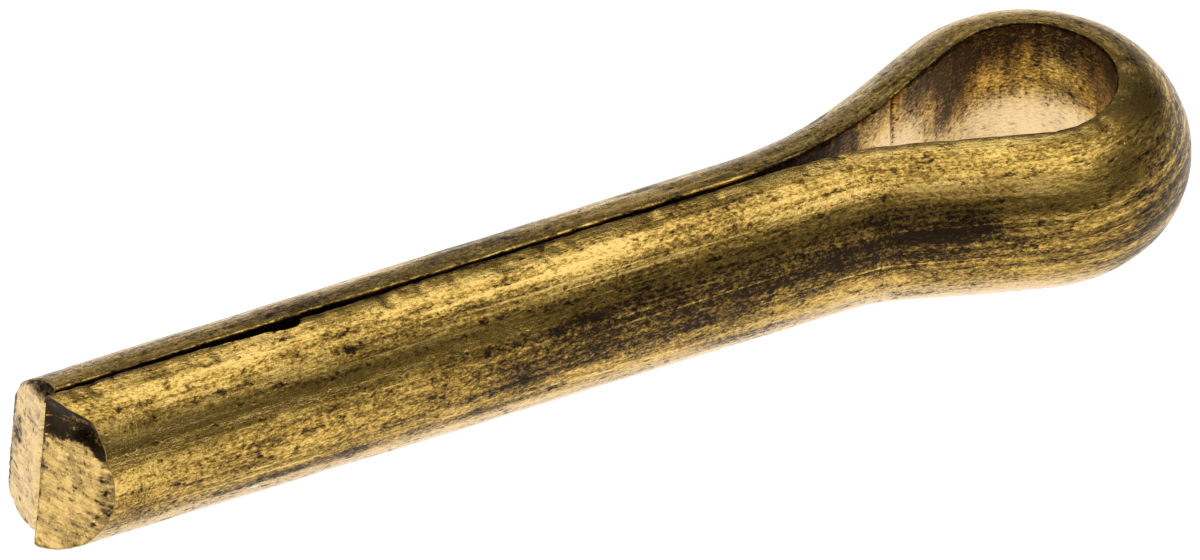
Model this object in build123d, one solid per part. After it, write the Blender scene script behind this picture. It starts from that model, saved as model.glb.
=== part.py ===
from build123d import *
import math
import os

# Split pin, folded from one length of half-round brass wire. Millimetres.
# The shank runs along X with its tip at -X, and the eye is at +X.
# The flat sides of the two legs face each other across the plane Y = 0, and the wire's width
# stands along Z, so the pin lies flat on a surface.
# The origin is on the shank's axis where the eye begins, and the shank's length is measured from it.
# The leg at +Y ends in a nearly square cut and is called the square leg.
# The leg at -Y ends in a slanted cut and is called the bevelled leg.

# Wire
wire_width = 2.20  # across the flat side
wire_thickness = 0.93  # from the flat side to the crown of the round back
edge_rounding = 0.06  # radius where the flat side meets the round back

# Shank
shank_length = 10.10  # from the tip to where the eye begins
tip_gap = 0.03  # between the two flat sides at the tip
square_leg_lean = 0.23  # degrees: how far the square leg opens towards the eye
bevelled_leg_lean = 0.38  # degrees: how far the bevelled leg opens towards the eye

# Eye. The necks are the bends where the legs turn out into it, measured on the flat side.
eye_reach = 3.12  # from where the eye begins to the centre of its round end
eye_offset = 0.20  # of that centre, towards the square leg
eye_inner_radius = 1.06  # of the flat side, inside the round end
square_flank_angle = 25.5  # degrees between the shank and the straight flank on the square side
bevelled_flank_angle = 19.0  # degrees between the shank and the straight flank on the bevelled side
square_neck_radius = 5.60
bevelled_neck_radius = 2.05

# Cut ends
bevel_angle = 26.0  # degrees: the bevelled leg's end leans back from square, towards its crown
crown_cut_angle = 55.0  # degrees from square: the small cut at the crown of the square leg's end
crown_cut_depth = 0.15  # of that small cut, measured on the end face from the crown

# Nick in the bevelled leg's upper edge, where the seam stands open
nick_start = 1.75  # from the tip to its shallow end
nick_length = 1.55  # along the shank
nick_depth = 0.13  # into the flat side, at its deep end
nick_height = 0.45  # down from the top of the wire

SQUARE_SIDE = 1
BEVELLED_SIDE = -1


def heading(degrees):
    """Unit vector in the XY plane."""
    angle = math.radians(degrees)
    return Vector(math.cos(angle), math.sin(angle))


def crossing(point_a, direction_a, point_b, direction_b):
    """Where two straight lines in the XY plane cross."""
    gap = point_b - point_a
    turn = direction_a.X * direction_b.Y - direction_a.Y * direction_b.X
    along_a = (gap.X * direction_b.Y - gap.Y * direction_b.X) / turn
    return point_a + direction_a * along_a


def leg_tip(side):
    """The end of one leg's flat side."""
    return Vector(-shank_length, side * tip_gap / 2)


def side_line(side, lean, flank_angle, neck_radius):
    """The flat side's line on one side of the pin: straight leg, neck bend and straight flank."""
    eye_centre = Vector(eye_reach, eye_offset)
    leg_direction = heading(side * lean)
    flank_direction = heading(side * flank_angle)
    outward = heading(side * (flank_angle + 90))
    flank_end = eye_centre + outward * eye_inner_radius
    corner = crossing(leg_tip(side), leg_direction, flank_end, flank_direction)
    setback = neck_radius * math.tan(math.radians(flank_angle - lean) / 2)
    neck_start = corner - leg_direction * setback
    neck_end = corner + flank_direction * setback
    leg = Line(leg_tip(side), neck_start)
    neck = TangentArc(neck_start, neck_end, tangent=leg_direction)
    flank = Line(neck_end, flank_end)
    return [leg, neck, flank]


def flat_side_line():
    """The flat side's whole line, from the square leg's tip round the eye to the other tip."""
    square = side_line(SQUARE_SIDE, square_leg_lean, square_flank_angle, square_neck_radius)
    bevelled = side_line(BEVELLED_SIDE, bevelled_leg_lean, bevelled_flank_angle, bevelled_neck_radius)
    eye_end = Vector(eye_reach + eye_inner_radius, eye_offset)
    round_end = ThreePointArc(square[-1] @ 1, eye_end, bevelled[-1] @ 1)
    return Wire(square + [round_end] + bevelled)


def wire_section():
    """Half-round section at the square leg's tip, with its crown away from the other leg."""
    at_tip = Plane(
        origin=leg_tip(SQUARE_SIDE),
        x_dir=heading(square_leg_lean + 90),
        z_dir=heading(square_leg_lean),
    )
    lower_edge = Vector(0, -wire_width / 2)
    crown = Vector(wire_thickness, 0)
    upper_edge = Vector(0, wire_width / 2)
    back = ThreePointArc(lower_edge, crown, upper_edge)
    flat = Line(upper_edge, lower_edge)
    outline = fillet(Face(Wire([back, flat])).vertices(), edge_rounding)
    return at_tip * outline


def end_waste(position, direction):
    """A block that holds everything beyond a cut. The direction points into the waste."""
    size = 2 * wire_width
    block = Box(size, size, size, align=(Align.CENTER, Align.CENTER, Align.MIN))
    return Plane(origin=position, z_dir=direction) * block


def bevel_waste():
    """The bevelled leg's slanted cut starts on its flat side and takes its whole end."""
    return end_waste(leg_tip(BEVELLED_SIDE), heading(180 + bevel_angle))


def crown_waste():
    """The square leg's end loses only a little of its crown."""
    cut_start = leg_tip(SQUARE_SIDE) + Vector(0, wire_thickness - crown_cut_depth)
    return end_waste(cut_start, heading(180 - crown_cut_angle))


def nick_waste():
    """A wedge that deepens away from the tip and stops with a step."""
    shallow_x = nick_start - shank_length
    deep_x = shallow_x + nick_length
    flat_at_shallow = -tip_gap / 2 - nick_start * math.tan(math.radians(bevelled_leg_lean))
    shallow_end = (shallow_x, flat_at_shallow)
    deep_end = (deep_x, flat_at_shallow - nick_depth)
    outline = Polyline((shallow_x, 0), shallow_end, deep_end, (deep_x, 0), close=True)
    wedge = Pos(0, 0, wire_width / 2 - nick_height) * make_face(outline)
    return extrude(wedge, nick_height)


def split_pin():
    wire = sweep(wire_section(), path=flat_side_line())
    return wire - bevel_waste() - crown_waste() - nick_waste()


os.makedirs("parts", exist_ok=True)
pin = split_pin()
export_step(pin, "parts/split_pin.step")
print("split_pin:", len(pin.solids()), "solid,", round(pin.volume, 3), "cubic mm, valid", pin.is_valid)
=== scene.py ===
import bpy
import math
import numpy as np
from mathutils import Matrix, Vector, noise


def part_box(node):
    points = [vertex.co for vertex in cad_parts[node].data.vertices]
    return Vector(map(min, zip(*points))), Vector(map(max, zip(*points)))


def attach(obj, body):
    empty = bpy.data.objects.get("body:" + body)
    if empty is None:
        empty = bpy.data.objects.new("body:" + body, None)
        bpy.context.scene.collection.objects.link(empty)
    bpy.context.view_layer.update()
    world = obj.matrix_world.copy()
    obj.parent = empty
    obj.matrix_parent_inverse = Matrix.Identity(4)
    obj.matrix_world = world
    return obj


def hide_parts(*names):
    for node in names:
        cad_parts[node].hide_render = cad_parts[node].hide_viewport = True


# A split pin folded from half-round brass wire, lying on a white table.
# The wire is one skin: its outline is carried along the folded line, and the draw lines, pits,
# nicks and cut ends are worked into that mesh.

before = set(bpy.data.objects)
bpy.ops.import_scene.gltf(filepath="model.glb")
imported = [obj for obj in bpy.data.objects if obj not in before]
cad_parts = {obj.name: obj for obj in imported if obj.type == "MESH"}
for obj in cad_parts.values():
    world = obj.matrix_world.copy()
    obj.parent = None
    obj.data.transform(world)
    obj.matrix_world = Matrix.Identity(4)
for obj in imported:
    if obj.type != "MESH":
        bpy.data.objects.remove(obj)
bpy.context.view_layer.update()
pinLow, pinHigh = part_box("split_pin")
pinCentre = (pinLow + pinHigh) / 2
mm = 0.001

# ---- camera ----
cameraSetup = {
    "azimuth": -27.96,  # degrees, 0 looks along +Y
    "elevation": 38.68,
    "roll": 1.08,
    "distance": 238.4 * mm,
    "lens": 600,  # a long lens, so the pin shows almost no perspective
    "aimRight": -0.135 * mm,  # of the pin's centre
    "aimUp": -0.026 * mm,
}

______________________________

§ **Set task**: Beginning at the top of the data, please return every line until and including the line containing "# The leg at -Y", copied exactly, and nothing past it.

§ **Exercise output**:
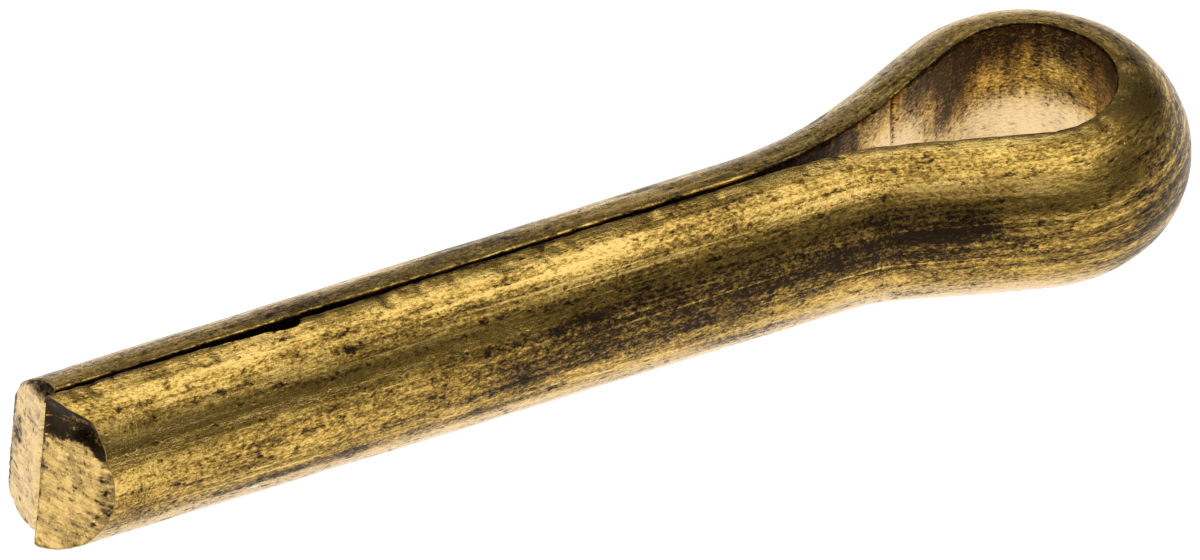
Model this object in build123d, one solid per part. After it, write the Blender scene script behind this picture. It starts from that model, saved as model.glb.
=== part.py ===
from build123d import *
import math
import os

# Split pin, folded from one length of half-round brass wire. Millimetres.
# The shank runs along X with its tip at -X, and the eye is at +X.
# The flat sides of the two legs face each other across the plane Y = 0, and the wire's width
# stands along Z, so the pin lies flat on a surface.
# The origin is on the shank's axis where the eye begins, and the shank's length is measured from it.
# The leg at +Y ends in a nearly square cut and is called the square leg.
# The leg at -Y ends in a slanted cut and is called the bevelled leg.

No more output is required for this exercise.